Enrique Garrido
Un aviso antecede a una desgracia, no obstante pecamos de un optimismo de oídos sordos. Acá, una parábola que parece anécdota. Pleno siglo XXI, corren los tiempos donde la permanencia laboral, así como la de los cines, dejó de ser voluntaria. En lugar de pensar sobre contenidos e ideas, al interior de una dependencia relativamente importante se discute en torno a qué cantidad de tiempo previo es necesaria colocar el café de bienvenida para un curso. Entre las negociaciones con sabor a Stevia y el ánimo de velorio, y como si se tratara de una corte medieval, un bufón busca amainar la nube de aburrimiento que ronda esa reunión, y de paso ganar puntos con el nuevo jefe. La estrategia, apostar por el humor. Así, durante su intervención contó lo que se podría denominar un chiste perfecto, pues contaba con el timing, las referencias, el sutil sarcasmo, así como una tenue sátira de la situación. Casi todo el auditorio rompió en carcajadas, excepto por la persona más importante para él en ese salón.

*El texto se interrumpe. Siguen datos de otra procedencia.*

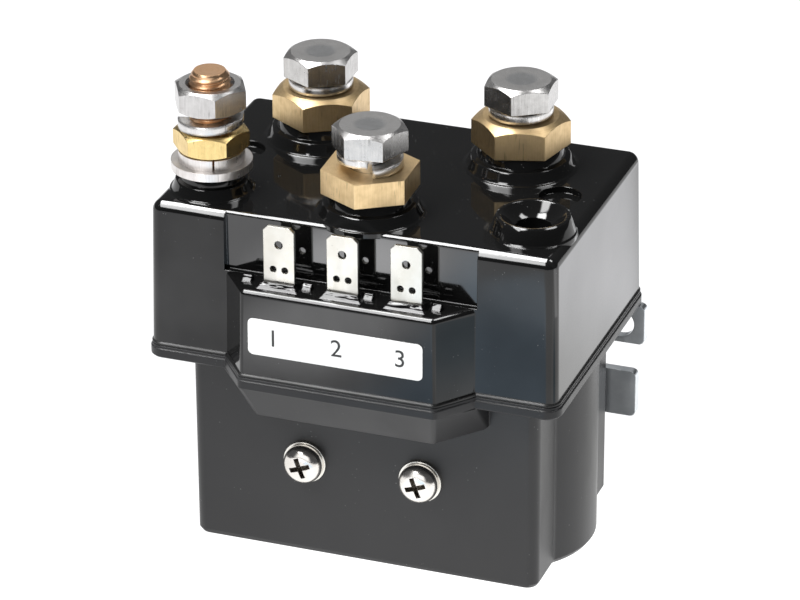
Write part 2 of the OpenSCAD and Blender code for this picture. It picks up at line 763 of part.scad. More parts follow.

Descubrió algo que presagiaba la ignominia, adquirió consciencia de la asincronía entre sus humores. No importaba que ese jefe se hubiera presentado como alguien cercano, como alguien accesible, un humor frío no se puede ocultar. De este modo, un par de meses después, dentro de una oficina, el estado de nuestro bufón cambió a desempleado.
En un “manual para ser gerente” que leí se insinuaba que para evitar insubordinaciones, así como obtener horas de trabajo extra y ese tipo de cosas que benefician a la “compañía”, era necesario establecer una especie de “amistad” mesurada, o, francamente, falsa con los empleados. Dentro de la observaciones que planteaba era averiguar si el subalterno o la subalterna eran adeptos a un equipo de fútbol, si eran padres de familia, o al cine, y, a partir de ello, recibirlos con un saludo cordial y preguntas personalizadas tipo: ¿Vio el partido anoche?, ¿cómo va fulanito junior?, o ¿ya vio la película de moda? Siempre bajo un halo de respeto y distancia para que entendiera que, antes de ser su falso amigo, era su superior real (sea lo que eso signifique).
Frente a esto nos preguntamos: ¿alguien que muestra un poco de interés en nosotros es nuestro amigo? ¿Realmente le interesamos? La moneda está en el aire.
Un forma de reconocer, o plantear acercamientos lo más reales posibles, es la denominada “pequeña obscenidad amistosa”. Cuenta el filósofo y psicoanalista Slavoj Žižek que, durante una firma de libros, dos hombres afroamericanos (término que tampoco gusta mucho a los integrantes de esta comunidad) se acercaron a pedir una firma. Los firmó al mismo tiempo, y al regresarlos, no pudo resistirse a hacer un comentario los más racista posible: “Ustedes saben cuál es para cada quien, porque como conocen, son como los chicos amarillos (asiáticos) y todos son parecidos”, a lo que uno le respondió: “tú puedes llamarme nigger”.
Evidentemente jamás apoyaría el racismo, ni mucho menos la historia de inhumanidad detrás de él; no obstante, para entender a qué se refiere Žižek, es necesario desentrañar qué significa esta “obscenidad amistosa”. Se trata de crear un contexto en donde se pueda establecer un contacto lo más real posible a través de la verdadera proximidad que nos da compartir este pequeño intercambio de obscenidades. Pensemos en nuestros mejores amigos o amigas y la forma en la que interactuamos con ellos. Las bromas que compartimos, los memes políticamente incorrectos, los comentarios fuera de lugar, los chismes de ocasión, no para propagar un discurso de odio, sino para compartir una pequeña travesura. Obvio que la amistad no depende únicamente de ello; sin embargo, debemos aceptar que este tipo de relaciones establecen puentes de confianza y confidencialidad.
Vale la pena valorar las relaciones bajo esta perspectiva, pues no con cualquiera compartimos nuestra sombra (recordando a C. G. Jung) de una forma tan abierta, abriendo un canal de comunicación cercano y único; asimismo, cabría sospechar de nuestras relaciones basadas en ese contacto frío y distante, en el “pase usted” basado en el respeto más solemne, sí, pero también vacío e indiferente.